Given $f(n)=\frac {\log n}{\log\log n} , g(n)= (\log (n-\log n))$, what is the relationship between them $f(n)=K (g(n))$ where "K" could be $\Omega,\Theta,O$

I thought of taking a log to both sides and see what we get:

$\log\frac {\log n}{\log(\log n)}= \log(\log n) -\log[\log(\log n)] \overset{?} = c\log(\log (n-\log n))$

It looks like the RHS is smaller than: $\log(\log (n-\log n)) \le \log(\log n)$

And since $\log[\log(\log n)] < \log(\log n)$ then $\log(\log (n-\log n)) \le \log(\log n) - \log[\log(\log n)] $

But it's actually $O$, and I can't find a way to show it...

Answer 1

Look at $g(n)$: $$ g(n) = \log(n-\log n) = \log n + \log\left(1-\frac{\log n}{n}\right) = \log n + o(1) $$ using the fact that $\frac{\log n}{n} \xrightarrow[n\to\infty]{}0$ and $\frac{\ln(1+x)}{x} \xrightarrow[x\to 0]{}1$.

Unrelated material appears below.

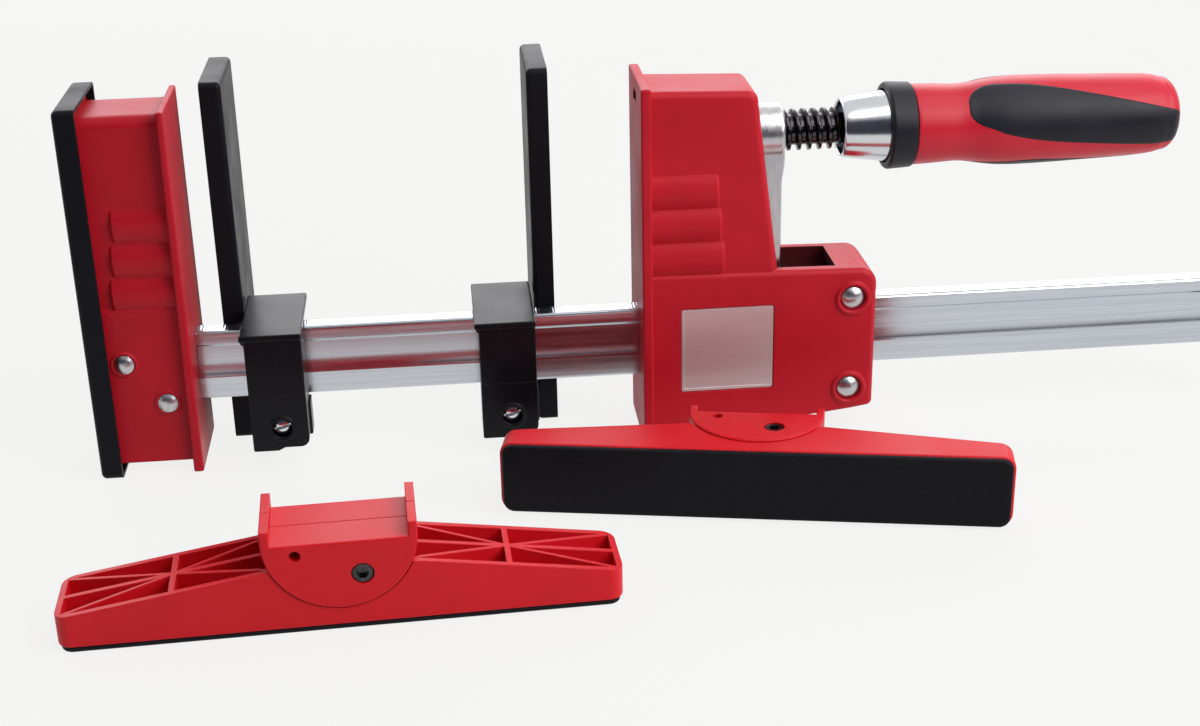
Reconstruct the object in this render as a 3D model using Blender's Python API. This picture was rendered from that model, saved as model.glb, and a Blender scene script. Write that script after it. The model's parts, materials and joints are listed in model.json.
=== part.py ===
import bpy
import bmesh
from math import asin, cos, degrees, pi, radians, sin, tan
from mathutils import Matrix, Vector

# Lengths are in metres. While the parts are made, X runs along the rail from
# the fixed jaw's clamping face, Y = 0 is the middle of the rail, Z = 0 the floor.

# Clearances
fit_gap = 0.0003
bore_gap = 0.0003
cut_margin = 0.01
merge_distance = 0.000002

# Rail
rail_length = 0.467
rail_height = 0.029
rail_thickness = 0.009
rail_underside = 0.025
rail_end_gap = 0.0017
rail_top_chamfer = 0.0015
rail_foot_chamfer = 0.0011
rail_groove_depth = 0.0005
rail_groove_run = 0.0009
rail_groove_foot_share = 0.27
rail_groove_top_share = 0.81

# End clip of the rail
clip_length = 0.014
clip_wall = 0.0023
clip_corner = 0.0012

# Both jaws
jaw_height = 0.149
jaw_face_width = 0.0424
jaw_face_thickness = 0.004
jaw_face_corner = 0.0012
jaw_body_width = 0.0344
upper_body_inset = 0.001
body_edge_radius = 0.0012
grip_count = 3
grip_spacing = 0.0139
grip_height = 0.0134
grip_rise = 0.002
grip_steps = 5
rivet_radius = 0.0026
ring_edge_share = 0.8
dome_steps = 2

# Fixed jaw
fixed_foot = 0.0005
fixed_face_taper = 0.0014
fixed_jaw_depth = 0.0383
fixed_back_thickness = 0.0036
fixed_body_foot = 0.0045
fixed_body_drop = 0.003
fixed_step_rise = 0.0158
fixed_top_radius = 0.003
fixed_grip_top_rise = 0.0561
fixed_grip_length = 0.0209
fixed_grip_lean = 0.0016
fixed_core_width = 0.020
fixed_core_foot = 0.008
fixed_core_drop = 0.011
fixed_core_front_wall = 0.0035
fixed_core_back_wall = 0.0042
fixed_upper_rivet_back = 0.0266
fixed_upper_rivet_rise = 0.0221
fixed_lower_rivet_back = 0.0114
fixed_lower_rivet_rise = 0.0048
fixed_rivet_head_radius = 0.004
fixed_rivet_head_rise = 0.0015
fixed_ring_radius = 0.00525
fixed_ring_rise = 0.0006

# Jaw covers
cover_spare = 0.002
cover_thickness = 0.0085
cover_wall = 0.0014
cover_fit = 0.0004
cover_floor = 0.0016
cover_corner = 0.0016
left_cover_place = 0.0099
right_cover_place = 0.1363
loose_cover_offset = 0.010

# Movable jaw
jaw_opening = 0.178
jaw_length = 0.0953
upper_front_drop = 0.0025
upper_rear_drop = 0.004
upper_rear_top = 0.0458
upper_rear_foot = 0.0549
upper_rear_radius = 0.004
block_front_rise = 0.0187
block_rear_rise = 0.0168
block_foot_front = 0.002
block_foot_rear = 0.0106
block_corner_radius = 0.007
block_foot_radius = 0.0025
block_edge_radius = 0.0026
block_roof_length = 0.0163
movable_grip_top_rise = 0.0589
movable_grip_length = 0.0288
movable_grip_lean = 0.0012
cavity_half_width = 0.012
cavity_front_wall = 0.004
cavity_wall = 0.0038
cavity_top_wall = 0.0045
movable_core_wall = 0.0022
movable_core_front_wall = 0.003
movable_core_inset = 0.0036
movable_core_waist_drop = 0.0046
upper_pin_inset = 0.0098
upper_pin_rise = 0.0047
lower_pin_inset = 0.0105
lower_pin_drop = 0.0055
guide_pin_head_radius = 0.00475
guide_pin_head_rise = 0.0019
guide_ring_radius = 0.00725
guide_ring_rise = 0.0011
guide_ring_edge = 0.0007
guide_well_spare = 0.00045
guide_well_depth = 0.0006
label_start = 0.0156
label_foot = 0.0214
label_width = 0.0379
label_height = 0.0362
label_recess = 0.001
label_thickness = 0.0005
label_corner = 0.0012

# Slide arm
arm_half_width = 0.008
arm_rear_gap = 0.0025
arm_thickness = 0.0109
arm_underhang = 0.0075
arm_heel_depth = 0.0075
arm_heel_rise = 0.006
arm_heel_slope = 0.022
arm_edge = 0.0008
boss_wall = 0.00245
boss_rise = 0.001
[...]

So $g(n) = \Theta(\log n)$. But $f(n) = \frac{\log n}{\log\log n} = o(\log n)$.

Answer 2

Hint:

$$\lim\limits_{n\to \infty}\frac{f(n)}{g(n)}= \lim\limits_{n\to \infty}\frac{\log n\bigg/\log(\log n)}{\log(n-\log n)}=\lim\limits_{n\to \infty}\frac{\log n}{\log(\log n)\log(n-\log n)}= \lim\limits_{n\to \infty}\frac{\log n}{\bigg(\log n+\log(1-\frac{\log n}{n})\bigg)\log(\log n)} =\lim\limits_{n\to \infty}\frac{\log n}{\log(\log n)\log n}= \lim\limits_{n\to \infty}\frac{1}{\log(\log n)}=0$$